Set task: Return, exactly as written, the lines from the one containing "bpy.context.scene.collection.objects.link(rigid_bodies[body])" through the one containing "point = shown.matrix_world", with both ends included.

* * * * * * * * *

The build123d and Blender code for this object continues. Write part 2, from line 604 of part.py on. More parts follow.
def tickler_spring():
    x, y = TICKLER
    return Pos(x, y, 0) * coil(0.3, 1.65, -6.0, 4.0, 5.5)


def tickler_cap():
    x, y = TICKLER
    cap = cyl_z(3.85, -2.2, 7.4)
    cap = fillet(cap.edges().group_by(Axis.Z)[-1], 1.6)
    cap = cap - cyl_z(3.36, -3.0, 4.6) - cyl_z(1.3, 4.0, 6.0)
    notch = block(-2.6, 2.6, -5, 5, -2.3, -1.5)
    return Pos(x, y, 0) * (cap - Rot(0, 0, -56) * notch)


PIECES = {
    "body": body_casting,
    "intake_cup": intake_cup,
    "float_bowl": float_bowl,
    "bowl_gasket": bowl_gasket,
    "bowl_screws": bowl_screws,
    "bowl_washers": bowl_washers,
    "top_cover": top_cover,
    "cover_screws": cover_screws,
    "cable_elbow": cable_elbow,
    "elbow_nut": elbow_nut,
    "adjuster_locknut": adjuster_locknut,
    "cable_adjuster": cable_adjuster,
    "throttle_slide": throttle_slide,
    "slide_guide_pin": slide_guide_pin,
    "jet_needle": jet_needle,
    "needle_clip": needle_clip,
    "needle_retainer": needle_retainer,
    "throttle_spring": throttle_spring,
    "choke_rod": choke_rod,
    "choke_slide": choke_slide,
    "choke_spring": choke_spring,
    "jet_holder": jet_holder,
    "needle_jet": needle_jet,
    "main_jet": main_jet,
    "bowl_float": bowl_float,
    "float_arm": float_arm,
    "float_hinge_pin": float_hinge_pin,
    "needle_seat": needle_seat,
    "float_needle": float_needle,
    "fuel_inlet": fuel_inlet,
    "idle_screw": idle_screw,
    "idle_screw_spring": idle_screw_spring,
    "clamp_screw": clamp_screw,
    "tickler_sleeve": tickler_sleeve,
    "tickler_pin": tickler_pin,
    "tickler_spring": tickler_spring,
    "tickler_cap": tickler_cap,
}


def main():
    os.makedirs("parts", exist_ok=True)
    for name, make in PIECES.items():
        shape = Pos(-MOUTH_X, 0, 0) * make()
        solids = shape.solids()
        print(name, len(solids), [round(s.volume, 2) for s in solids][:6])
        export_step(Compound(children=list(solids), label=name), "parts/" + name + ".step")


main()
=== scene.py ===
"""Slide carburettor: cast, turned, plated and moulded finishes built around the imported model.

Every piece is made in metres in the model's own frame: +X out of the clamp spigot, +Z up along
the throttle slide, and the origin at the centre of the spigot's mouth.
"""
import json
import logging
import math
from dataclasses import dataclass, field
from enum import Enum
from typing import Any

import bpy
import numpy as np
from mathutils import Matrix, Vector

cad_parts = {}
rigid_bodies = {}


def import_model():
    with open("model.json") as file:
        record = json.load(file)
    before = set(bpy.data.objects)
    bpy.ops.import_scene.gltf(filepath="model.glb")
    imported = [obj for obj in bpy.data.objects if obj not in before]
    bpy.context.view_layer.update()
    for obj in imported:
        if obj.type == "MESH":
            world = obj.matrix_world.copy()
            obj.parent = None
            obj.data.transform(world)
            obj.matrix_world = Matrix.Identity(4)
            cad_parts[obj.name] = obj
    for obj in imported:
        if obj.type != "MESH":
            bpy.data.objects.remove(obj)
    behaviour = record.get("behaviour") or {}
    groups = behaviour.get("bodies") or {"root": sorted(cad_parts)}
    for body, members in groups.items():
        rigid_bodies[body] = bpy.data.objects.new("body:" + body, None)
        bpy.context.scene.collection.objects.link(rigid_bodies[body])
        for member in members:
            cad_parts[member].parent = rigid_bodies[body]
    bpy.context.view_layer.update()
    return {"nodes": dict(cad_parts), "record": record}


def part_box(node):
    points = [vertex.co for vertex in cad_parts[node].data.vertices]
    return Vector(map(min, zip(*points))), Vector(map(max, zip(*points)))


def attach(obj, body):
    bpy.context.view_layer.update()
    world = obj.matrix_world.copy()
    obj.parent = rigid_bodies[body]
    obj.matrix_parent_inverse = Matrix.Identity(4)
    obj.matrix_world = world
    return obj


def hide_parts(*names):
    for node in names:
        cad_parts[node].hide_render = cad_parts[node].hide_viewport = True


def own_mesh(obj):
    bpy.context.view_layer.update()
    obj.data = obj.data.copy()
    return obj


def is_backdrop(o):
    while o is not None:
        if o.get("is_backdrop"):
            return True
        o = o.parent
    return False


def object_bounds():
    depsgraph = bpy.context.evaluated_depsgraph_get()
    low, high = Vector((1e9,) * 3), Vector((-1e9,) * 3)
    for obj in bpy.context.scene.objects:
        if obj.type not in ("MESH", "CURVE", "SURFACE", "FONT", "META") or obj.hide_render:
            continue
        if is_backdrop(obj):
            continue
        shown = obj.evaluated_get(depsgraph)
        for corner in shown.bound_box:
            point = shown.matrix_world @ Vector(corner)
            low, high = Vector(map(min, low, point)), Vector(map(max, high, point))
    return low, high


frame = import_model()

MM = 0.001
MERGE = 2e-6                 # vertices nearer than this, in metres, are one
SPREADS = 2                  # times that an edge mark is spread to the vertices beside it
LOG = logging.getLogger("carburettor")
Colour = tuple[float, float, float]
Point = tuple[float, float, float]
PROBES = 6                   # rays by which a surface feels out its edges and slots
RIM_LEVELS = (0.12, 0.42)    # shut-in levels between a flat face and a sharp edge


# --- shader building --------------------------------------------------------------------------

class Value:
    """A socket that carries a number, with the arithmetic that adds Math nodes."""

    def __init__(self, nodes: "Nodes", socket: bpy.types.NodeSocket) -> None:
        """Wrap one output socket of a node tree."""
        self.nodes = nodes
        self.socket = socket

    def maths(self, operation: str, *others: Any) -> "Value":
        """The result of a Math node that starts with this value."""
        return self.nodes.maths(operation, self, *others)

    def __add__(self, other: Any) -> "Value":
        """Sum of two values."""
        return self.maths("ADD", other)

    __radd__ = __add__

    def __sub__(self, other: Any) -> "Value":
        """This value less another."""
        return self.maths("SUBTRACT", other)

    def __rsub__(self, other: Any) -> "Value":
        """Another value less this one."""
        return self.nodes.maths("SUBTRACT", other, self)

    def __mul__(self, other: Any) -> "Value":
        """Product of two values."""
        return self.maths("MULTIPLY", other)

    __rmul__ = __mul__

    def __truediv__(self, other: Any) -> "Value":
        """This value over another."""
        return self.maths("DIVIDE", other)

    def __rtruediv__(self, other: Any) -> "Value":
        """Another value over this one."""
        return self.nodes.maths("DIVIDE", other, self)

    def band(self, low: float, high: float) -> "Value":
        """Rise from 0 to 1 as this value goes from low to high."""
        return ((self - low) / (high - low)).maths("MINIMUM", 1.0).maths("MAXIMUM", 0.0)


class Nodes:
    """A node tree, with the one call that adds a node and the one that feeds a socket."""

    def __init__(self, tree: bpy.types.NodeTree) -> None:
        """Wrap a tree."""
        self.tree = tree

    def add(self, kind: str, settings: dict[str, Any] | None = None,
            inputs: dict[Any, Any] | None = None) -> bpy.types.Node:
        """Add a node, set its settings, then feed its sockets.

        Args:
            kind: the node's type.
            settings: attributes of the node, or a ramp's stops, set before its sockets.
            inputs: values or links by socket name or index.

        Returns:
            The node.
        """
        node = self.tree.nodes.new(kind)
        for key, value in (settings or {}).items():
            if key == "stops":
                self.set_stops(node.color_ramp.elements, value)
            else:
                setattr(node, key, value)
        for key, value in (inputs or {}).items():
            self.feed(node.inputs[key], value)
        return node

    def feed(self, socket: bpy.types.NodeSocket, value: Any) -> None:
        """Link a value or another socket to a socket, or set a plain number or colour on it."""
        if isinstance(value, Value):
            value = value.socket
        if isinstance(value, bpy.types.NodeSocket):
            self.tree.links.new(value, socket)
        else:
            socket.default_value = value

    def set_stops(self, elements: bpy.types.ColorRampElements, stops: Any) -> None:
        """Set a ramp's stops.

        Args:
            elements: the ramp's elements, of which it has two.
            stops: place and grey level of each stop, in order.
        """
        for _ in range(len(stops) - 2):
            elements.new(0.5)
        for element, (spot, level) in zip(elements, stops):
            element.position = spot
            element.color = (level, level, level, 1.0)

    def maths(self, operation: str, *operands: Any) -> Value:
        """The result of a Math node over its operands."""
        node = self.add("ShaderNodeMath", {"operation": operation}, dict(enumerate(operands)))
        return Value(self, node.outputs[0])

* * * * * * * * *

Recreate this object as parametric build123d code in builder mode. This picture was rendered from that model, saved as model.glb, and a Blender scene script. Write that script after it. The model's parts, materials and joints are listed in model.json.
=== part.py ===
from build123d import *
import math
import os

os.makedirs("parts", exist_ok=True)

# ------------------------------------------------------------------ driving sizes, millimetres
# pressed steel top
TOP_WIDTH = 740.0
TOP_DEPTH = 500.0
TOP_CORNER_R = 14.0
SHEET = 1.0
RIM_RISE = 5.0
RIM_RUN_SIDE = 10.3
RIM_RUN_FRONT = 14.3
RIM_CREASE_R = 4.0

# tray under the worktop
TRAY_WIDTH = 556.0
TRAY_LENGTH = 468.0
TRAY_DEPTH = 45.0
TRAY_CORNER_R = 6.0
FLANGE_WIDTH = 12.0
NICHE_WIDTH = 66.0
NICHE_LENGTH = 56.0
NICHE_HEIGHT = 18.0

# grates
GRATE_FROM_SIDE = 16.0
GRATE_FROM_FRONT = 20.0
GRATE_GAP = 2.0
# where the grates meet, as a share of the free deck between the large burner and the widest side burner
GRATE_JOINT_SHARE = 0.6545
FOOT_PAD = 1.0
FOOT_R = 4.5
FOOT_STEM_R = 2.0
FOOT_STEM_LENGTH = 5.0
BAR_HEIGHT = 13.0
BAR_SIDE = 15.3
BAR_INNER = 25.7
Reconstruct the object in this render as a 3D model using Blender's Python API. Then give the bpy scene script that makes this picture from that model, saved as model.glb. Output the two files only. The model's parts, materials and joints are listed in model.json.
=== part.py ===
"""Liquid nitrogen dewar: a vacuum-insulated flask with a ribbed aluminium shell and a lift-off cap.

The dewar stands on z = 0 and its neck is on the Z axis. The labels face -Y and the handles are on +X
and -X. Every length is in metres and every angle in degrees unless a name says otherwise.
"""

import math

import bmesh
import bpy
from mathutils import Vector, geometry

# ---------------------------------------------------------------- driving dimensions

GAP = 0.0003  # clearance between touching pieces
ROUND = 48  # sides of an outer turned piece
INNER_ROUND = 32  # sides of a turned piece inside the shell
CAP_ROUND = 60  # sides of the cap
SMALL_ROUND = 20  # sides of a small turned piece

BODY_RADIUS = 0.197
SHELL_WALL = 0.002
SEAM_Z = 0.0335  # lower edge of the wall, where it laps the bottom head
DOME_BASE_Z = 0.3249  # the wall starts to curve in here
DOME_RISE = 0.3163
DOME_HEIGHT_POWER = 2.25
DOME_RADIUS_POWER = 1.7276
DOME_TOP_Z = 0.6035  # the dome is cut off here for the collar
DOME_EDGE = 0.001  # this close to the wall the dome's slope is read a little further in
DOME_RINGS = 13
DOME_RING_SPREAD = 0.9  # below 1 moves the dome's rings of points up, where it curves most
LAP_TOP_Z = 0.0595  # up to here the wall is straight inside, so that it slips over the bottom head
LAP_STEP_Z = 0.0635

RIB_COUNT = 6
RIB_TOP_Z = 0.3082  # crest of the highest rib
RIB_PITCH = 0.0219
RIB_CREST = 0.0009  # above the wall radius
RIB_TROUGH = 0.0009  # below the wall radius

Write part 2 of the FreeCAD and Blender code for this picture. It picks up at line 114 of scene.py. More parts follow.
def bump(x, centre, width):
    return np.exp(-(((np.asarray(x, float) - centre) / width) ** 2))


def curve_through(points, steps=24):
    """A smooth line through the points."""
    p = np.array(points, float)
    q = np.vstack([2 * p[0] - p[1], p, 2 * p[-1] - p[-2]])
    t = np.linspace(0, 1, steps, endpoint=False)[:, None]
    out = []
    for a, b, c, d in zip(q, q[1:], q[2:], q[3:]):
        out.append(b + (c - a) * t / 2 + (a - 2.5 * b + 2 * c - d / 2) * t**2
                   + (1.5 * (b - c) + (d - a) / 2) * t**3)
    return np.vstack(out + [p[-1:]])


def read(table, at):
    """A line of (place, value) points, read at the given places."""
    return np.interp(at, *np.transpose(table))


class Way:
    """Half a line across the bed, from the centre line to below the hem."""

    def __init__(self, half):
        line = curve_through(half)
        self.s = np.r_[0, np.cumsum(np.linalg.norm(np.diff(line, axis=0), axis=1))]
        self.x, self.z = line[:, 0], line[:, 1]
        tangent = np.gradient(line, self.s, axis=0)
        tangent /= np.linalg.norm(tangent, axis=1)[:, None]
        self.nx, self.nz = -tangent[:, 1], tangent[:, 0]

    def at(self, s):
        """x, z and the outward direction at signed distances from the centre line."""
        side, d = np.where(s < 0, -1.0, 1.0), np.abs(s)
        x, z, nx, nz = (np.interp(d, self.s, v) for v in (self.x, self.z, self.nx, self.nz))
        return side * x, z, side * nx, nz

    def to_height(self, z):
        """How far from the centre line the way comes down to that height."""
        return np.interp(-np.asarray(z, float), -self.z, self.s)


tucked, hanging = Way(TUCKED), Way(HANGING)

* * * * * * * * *

Final result:
        bpy.context.scene.collection.objects.link(rigid_bodies[body])
        for member in members:
            cad_parts[member].parent = rigid_bodies[body]
    bpy.context.view_layer.update()
    return {"nodes": dict(cad_parts), "record": record}


def part_box(node):
    points = [vertex.co for vertex in cad_parts[node].data.vertices]
    return Vector(map(min, zip(*points))), Vector(map(max, zip(*points)))


def attach(obj, body):
    bpy.context.view_layer.update()
    world = obj.matrix_world.copy()
    obj.parent = rigid_bodies[body]
    obj.matrix_parent_inverse = Matrix.Identity(4)
    obj.matrix_world = world
    return obj


def hide_parts(*names):
    for node in names:
        cad_parts[node].hide_render = cad_parts[node].hide_viewport = True


def own_mesh(obj):
    bpy.context.view_layer.update()
    obj.data = obj.data.copy()
    return obj


def is_backdrop(o):
    while o is not None:
        if o.get("is_backdrop"):
            return True
        o = o.parent
    return False


def object_bounds():
    depsgraph = bpy.context.evaluated_depsgraph_get()
    low, high = Vector((1e9,) * 3), Vector((-1e9,) * 3)
    for obj in bpy.context.scene.objects:
        if obj.type not in ("MESH", "CURVE", "SURFACE", "FONT", "META") or obj.hide_render:
            continue
        if is_backdrop(obj):
            continue
        shown = obj.evaluated_get(depsgraph)
        for corner in shown.bound_box:
            point = shown.matrix_world @ Vector(corner)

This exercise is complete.